▸ **Objective**: Reproduce the following material exactly, including every line.

▸ **Information provided**:
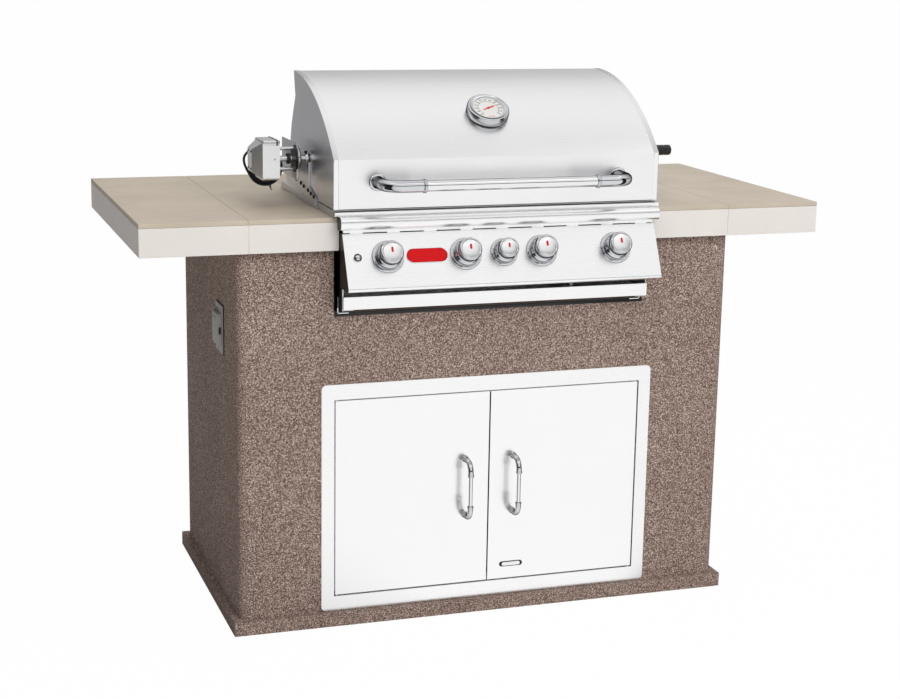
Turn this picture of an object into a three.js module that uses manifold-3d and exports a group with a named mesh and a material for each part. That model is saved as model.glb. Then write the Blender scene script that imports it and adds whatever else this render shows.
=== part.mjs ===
// An outdoor kitchen island: a stuccoed base with a tiled counter, a built-in gas grill with a
// hinged hood and a motor-driven spit, a pair of steel access doors and an outlet on its left side.
// Millimetres, +Z up, the front looks along -Y. The model is drawn with X = 0 in the middle of the
// doors, Y = 0 on the front stucco face and Z = 0 on the floor, and the group is then moved so that
// its origin lies under the middle of its box.
import * as THREE from "three";
import { mergeVertices } from "three/addons/utils/BufferGeometryUtils.js";
import Module from "manifold-3d";

const wasm = await Module();
wasm.setup();

// Fits shared by all pieces
const FIT = 0.3; // gap that resting and touching pieces keep
const OVERRUN = 5; // how far a cutter runs past what it cuts
const SHEET = 3; // folded steel sheet, both skins of a wall together
const SHEET_PAIR = SHEET + SHEET;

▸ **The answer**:
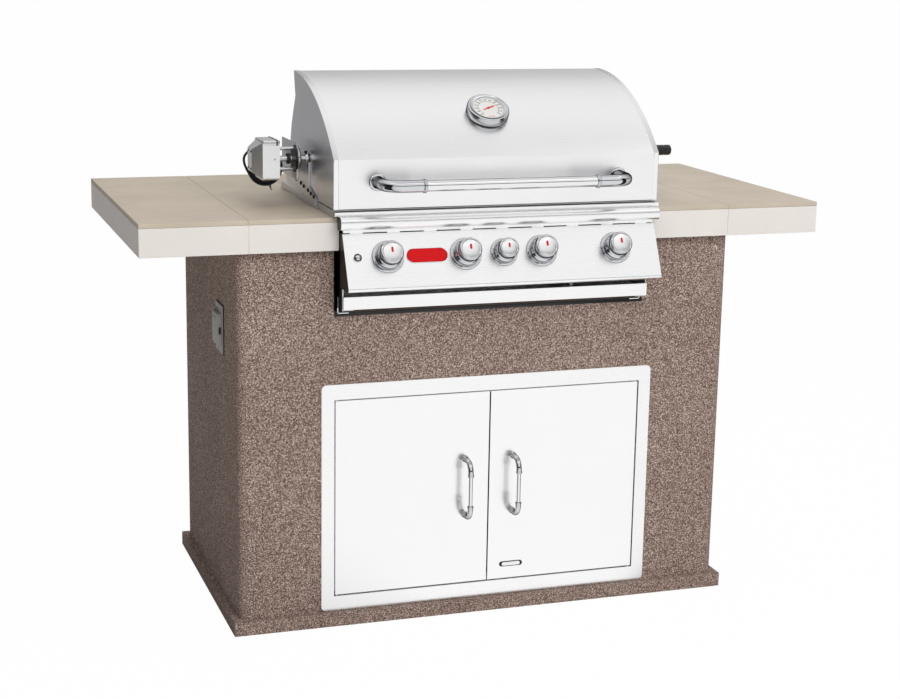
Turn this picture of an object into a three.js module that uses manifold-3d and exports a group with a named mesh and a material for each part. That model is saved as model.glb. Then write the Blender scene script that imports it and adds whatever else this render shows.
=== part.mjs ===
// An outdoor kitchen island: a stuccoed base with a tiled counter, a built-in gas grill with a
// hinged hood and a motor-driven spit, a pair of steel access doors and an outlet on its left side.
// Millimetres, +Z up, the front looks along -Y. The model is drawn with X = 0 in the middle of the
// doors, Y = 0 on the front stucco face and Z = 0 on the floor, and the group is then moved so that
// its origin lies under the middle of its box.
import * as THREE from "three";
import { mergeVertices } from "three/addons/utils/BufferGeometryUtils.js";
import Module from "manifold-3d";

const wasm = await Module();
wasm.setup();

// Fits shared by all pieces
const FIT = 0.3; // gap that resting and touching pieces keep
const OVERRUN = 5; // how far a cutter runs past what it cuts
const SHEET = 3; // folded steel sheet, both skins of a wall together
const SHEET_PAIR = SHEET + SHEET;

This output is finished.